U.S. Secretary of State Hillary Clinton urged al-Shabaab, the Islamist militant group that controls parts of drought-stricken Somalia, to allow food aid into the south, where 300,000 children may starve to death.

“I don't understand what possible political or ideological benefit comes from allowing women and children to starve in areas you're responsible for,” Clinton told a United Nations meeting in New York yesterday.

Aid agencies are mostly barred from operating in areas held by the al-Qaeda-inspired rebel group that has been fighting to oust the Western-backed administration led by President Sheikh Sharif Sheikh Ahmed for the past four years. Much of south and central Somalia is under the control of al-Shabaab, which withdrew from Mogadishu last month, allowing the government to take back power in the capital.

The most devastating drought in six decades in the Horn of Africa has hit Somalia the hardest, with famine in six southern regions putting 750,000 people at risk of death in the next four months, according to an e-mailed statement from the UN Office for the Coordination of Humanitarian Affairs today.

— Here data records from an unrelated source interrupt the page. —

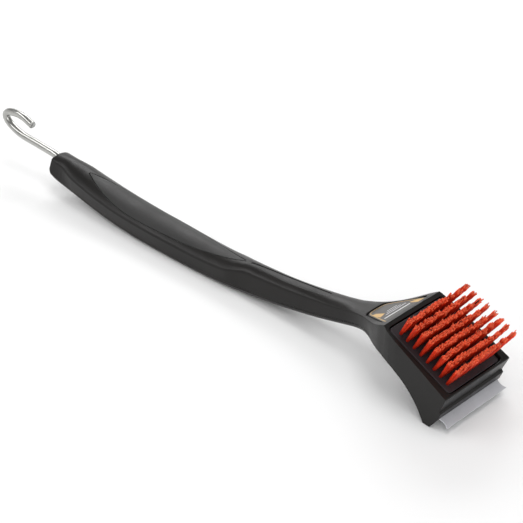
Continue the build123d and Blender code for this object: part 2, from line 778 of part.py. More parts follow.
with BuildPart() as cartridge_base:
    extrude(cartridge_outline(-platform_level, 0), amount=base_bottom + platform_level)
    fillet(cartridge_base.edges().group_by(Axis(face_plane.origin, face_plane.z_dir))[-1], platform_edge)
    extrude(
        cartridge_outline(-platform_level - platform_thickness, shell_wall),
        amount=base_bottom + platform_level + platform_thickness,
        mode=Mode.SUBTRACT,
    )
    with BuildSketch(level_plane(base_bottom + back_plate_height)):
        with Locations(back_screw_spots):
            Circle(boss_radius)
    extrude(amount=boss_height)
    with BuildSketch(level_plane(base_bottom)):
        with Locations(back_screw_spots):
            Circle(back_screw_radius + 0.02)
    extrude(amount=boss_hole_depth, mode=Mode.SUBTRACT)
    for bristle_row_part in bristle_rows:
        add(bristle_row_part, mode=Mode.SUBTRACT)
    add(tuft_staples.part, mode=Mode.SUBTRACT)
cartridge_base.part.label = "cartridge_base"
export_step(cartridge_base.part, "parts/cartridge_base.step")

with BuildPart() as cartridge_back:
    extrude(cartridge_outline(base_bottom, shell_wall + 0.1), amount=back_plate_height)
    with BuildSketch(level_plane(base_bottom)):
        with Locations(back_screw_spots):
            Circle(back_screw_radius + 0.1)
    extrude(amount=back_plate_height, mode=Mode.SUBTRACT)
    with BuildSketch(level_plane(base_bottom)):
        with Locations(back_screw_spots):
            Circle(back_screw_head + 0.15)
    extrude(amount=back_screw_seat - base_bottom, mode=Mode.SUBTRACT)
cartridge_back.part.label = "cartridge_back"
export_step(cartridge_back.part, "parts/cartridge_back.step")
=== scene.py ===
import json
import math

import bpy
import numpy as np
from mathutils import Matrix, Vector


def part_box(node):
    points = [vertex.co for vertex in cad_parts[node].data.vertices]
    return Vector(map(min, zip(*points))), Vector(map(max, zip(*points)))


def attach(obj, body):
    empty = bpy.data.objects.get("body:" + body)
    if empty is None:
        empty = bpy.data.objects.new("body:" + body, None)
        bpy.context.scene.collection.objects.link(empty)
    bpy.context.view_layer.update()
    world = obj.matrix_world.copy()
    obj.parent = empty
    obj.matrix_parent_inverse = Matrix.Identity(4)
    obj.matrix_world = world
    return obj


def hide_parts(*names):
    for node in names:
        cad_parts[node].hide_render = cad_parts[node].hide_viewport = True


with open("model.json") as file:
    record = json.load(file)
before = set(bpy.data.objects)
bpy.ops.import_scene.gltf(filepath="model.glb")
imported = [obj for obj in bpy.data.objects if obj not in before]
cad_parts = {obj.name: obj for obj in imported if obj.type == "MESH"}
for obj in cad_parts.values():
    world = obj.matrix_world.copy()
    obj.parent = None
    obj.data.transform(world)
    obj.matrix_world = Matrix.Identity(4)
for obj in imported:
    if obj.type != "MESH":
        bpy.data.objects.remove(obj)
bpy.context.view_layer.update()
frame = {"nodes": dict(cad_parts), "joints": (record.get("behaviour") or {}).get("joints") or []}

MM = 0.001
NODES = frame["nodes"]
SHELL_NODES = ("upper_shell", "lower_shell", "head_cover", "scraper_bar")
CARTRIDGE_NODES = ("cartridge_base", "cartridge_back", "release_catch")
SCREW_NODES = ("hook_pin", "scraper_screws", "shell_screws", "cover_screws", "back_screws", "tuft_staples")

# ---- the head's own axes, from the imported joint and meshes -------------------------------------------
LIFT = next(j for j in frame["joints"] if j["name"] == "cartridge_lift")
FACE_UP = Vector(LIFT["axis"]).normalized()
ACROSS = Vector((0, 1, 0))
FACE_ALONG = ACROSS.cross(FACE_UP).normalized()


def local_points(node):
    """Vertices of a CAD node along the head's face, across it and above it."""
    points = np.array([v.co for v in NODES[node].data.vertices])
    return points @ np.array([FACE_ALONG, ACROSS, FACE_UP]).T


def groups_of(values, gap):
    """Middles of the clusters of values that lie more than gap apart."""
    values = np.sort(values)
    pieces = np.split(values, np.nonzero(np.diff(values) > gap)[0] + 1)
    return [float(piece.min() + piece.max()) / 2 for piece in pieces]


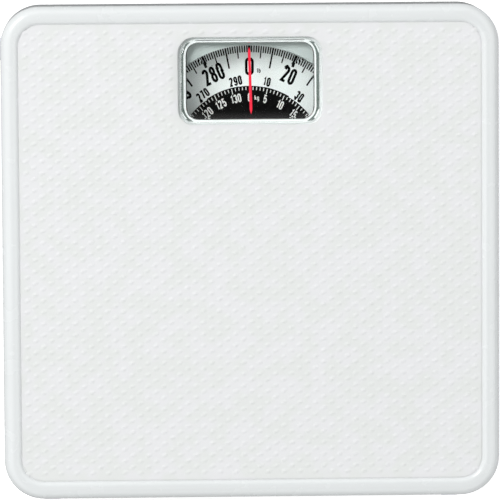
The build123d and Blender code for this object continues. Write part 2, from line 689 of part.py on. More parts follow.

The crisis has left 1.5 million Somalis internally displaced and forced 917,000 to flee to neighboring nations including Kenya, Ethiopia, Djibouti and Yemen, the UN said. About 13.3 million people in East Africa need aid, it said.

Limited Access

Aid agencies are unable to reach about 300,000 children in southern Somalia, Anthony Lake, executive director of the UN Children's Fund, said at the same UN meeting yesterday.

“Their suffering may be receding from our front pages and our television screens and their suffering may be off camera, but each one of those 300,000 could soon be dead,” he said.

The situation in Somalia will probably get worse before it improves as the effects of drought and famine spread in the region, Josette Sheeran, executive director of the UN World Food Programme, said in an interview in New York yesterday.

“The Horn of Africa is the biggest humanitarian crisis in the world still and we're not out of the woods,” Sheeran said.

Sheikh Sharif's current administration is the 14th attempt to establish a functioning central government since the fall of dictator Mohamed Siad Barre two decades ago.

Political leaders in Somalia this month signed a so-called road map that calls for elections next August, a new constitution and changes to the country's 550-member parliament.

“Despite the devastating famine that still rages in Somalia, we have recently seen the first hopeful moments in years on the political side,” Augustine Mahiga, the UN special representative for Somalia, said in an e-mailed statement today.

“We have reason to hope that there is a light at the end of the long dark tunnel of recent Somali history.”